• Task to carry out:
Repeat word for word the opening stretch of the entries, from the first line through the line containing "positive towards +X.".

start

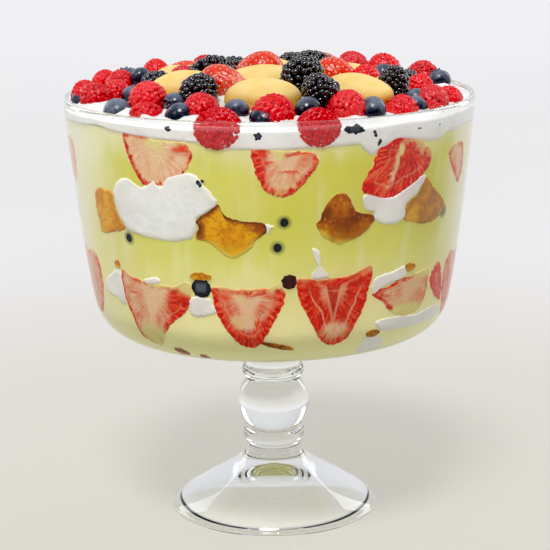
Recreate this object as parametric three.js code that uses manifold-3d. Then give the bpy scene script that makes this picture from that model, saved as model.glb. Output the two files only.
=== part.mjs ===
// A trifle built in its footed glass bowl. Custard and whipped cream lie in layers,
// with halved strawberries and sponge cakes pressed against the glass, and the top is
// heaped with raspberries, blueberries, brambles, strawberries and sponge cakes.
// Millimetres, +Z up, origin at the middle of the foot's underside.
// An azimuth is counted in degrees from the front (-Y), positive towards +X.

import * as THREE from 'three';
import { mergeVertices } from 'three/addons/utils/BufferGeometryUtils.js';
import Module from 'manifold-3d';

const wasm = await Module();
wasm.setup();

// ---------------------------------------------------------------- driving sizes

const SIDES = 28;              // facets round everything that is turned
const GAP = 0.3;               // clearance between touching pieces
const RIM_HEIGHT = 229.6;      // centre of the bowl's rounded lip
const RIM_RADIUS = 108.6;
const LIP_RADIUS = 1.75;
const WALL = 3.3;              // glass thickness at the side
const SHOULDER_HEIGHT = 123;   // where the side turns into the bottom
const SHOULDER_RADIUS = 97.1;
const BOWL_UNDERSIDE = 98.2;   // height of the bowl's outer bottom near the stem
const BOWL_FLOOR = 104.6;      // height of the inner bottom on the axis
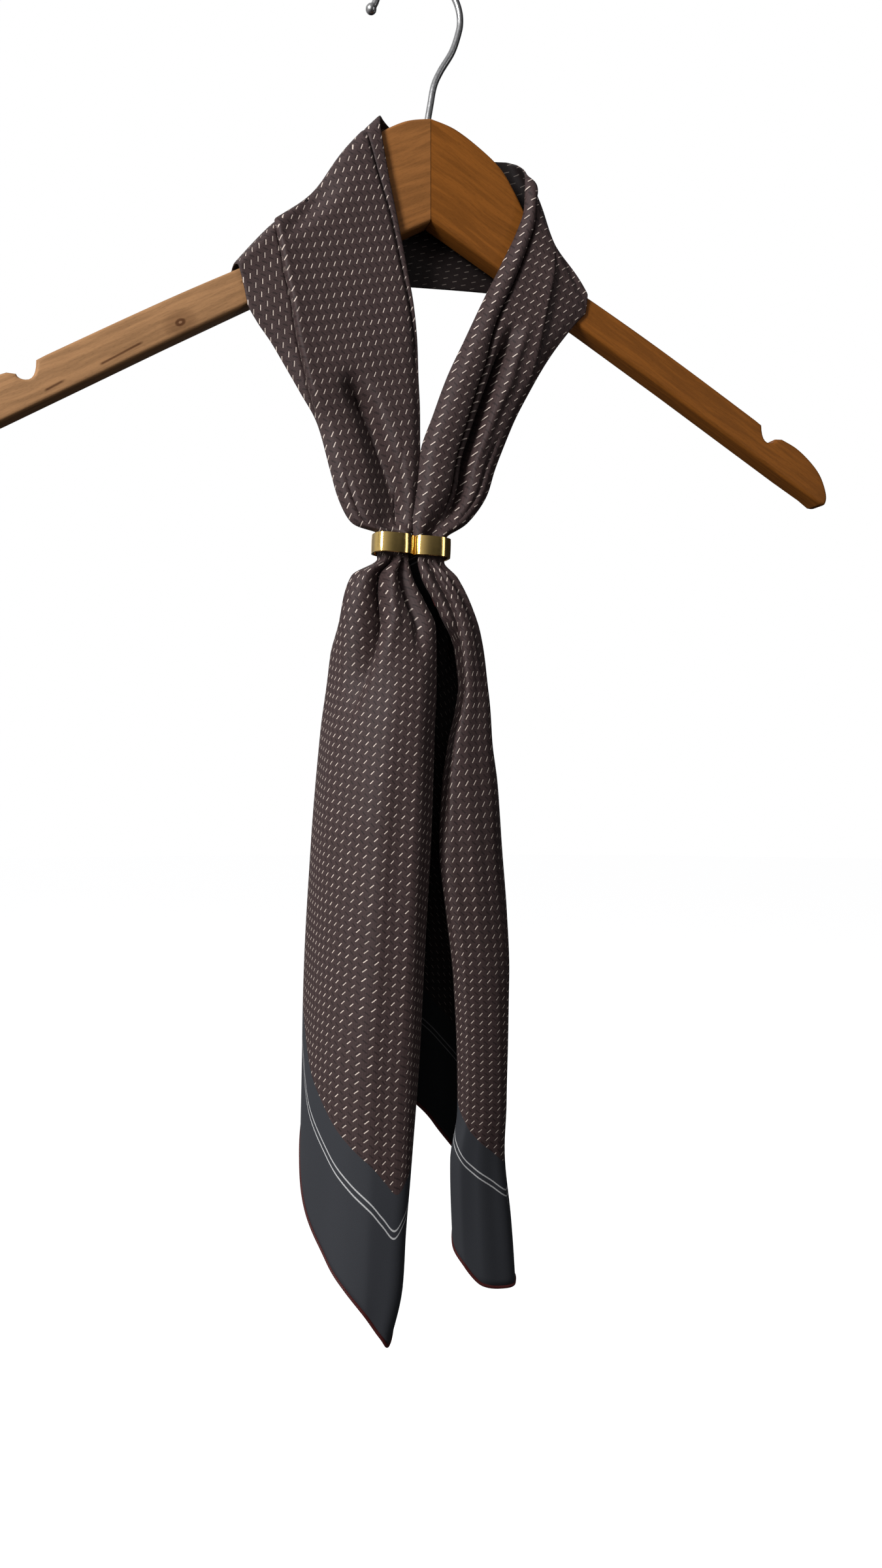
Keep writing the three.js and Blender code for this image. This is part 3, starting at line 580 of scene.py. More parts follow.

end

• Output of the exercise:
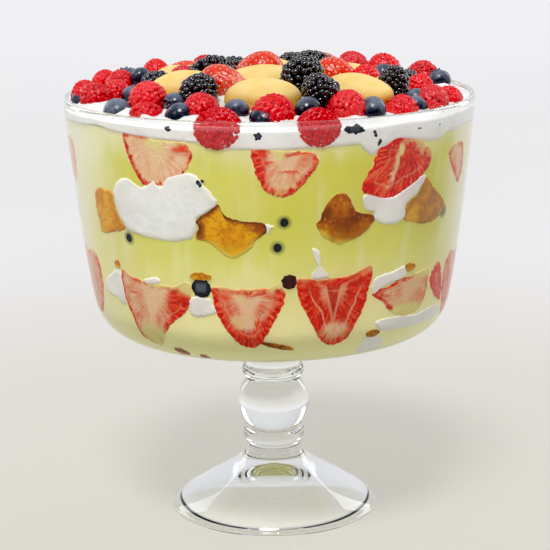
Recreate this object as parametric three.js code that uses manifold-3d. Then give the bpy scene script that makes this picture from that model, saved as model.glb. Output the two files only.
=== part.mjs ===
// A trifle built in its footed glass bowl. Custard and whipped cream lie in layers,
// with halved strawberries and sponge cakes pressed against the glass, and the top is
// heaped with raspberries, blueberries, brambles, strawberries and sponge cakes.
// Millimetres, +Z up, origin at the middle of the foot's underside.
// An azimuth is counted in degrees from the front (-Y), positive towards +X.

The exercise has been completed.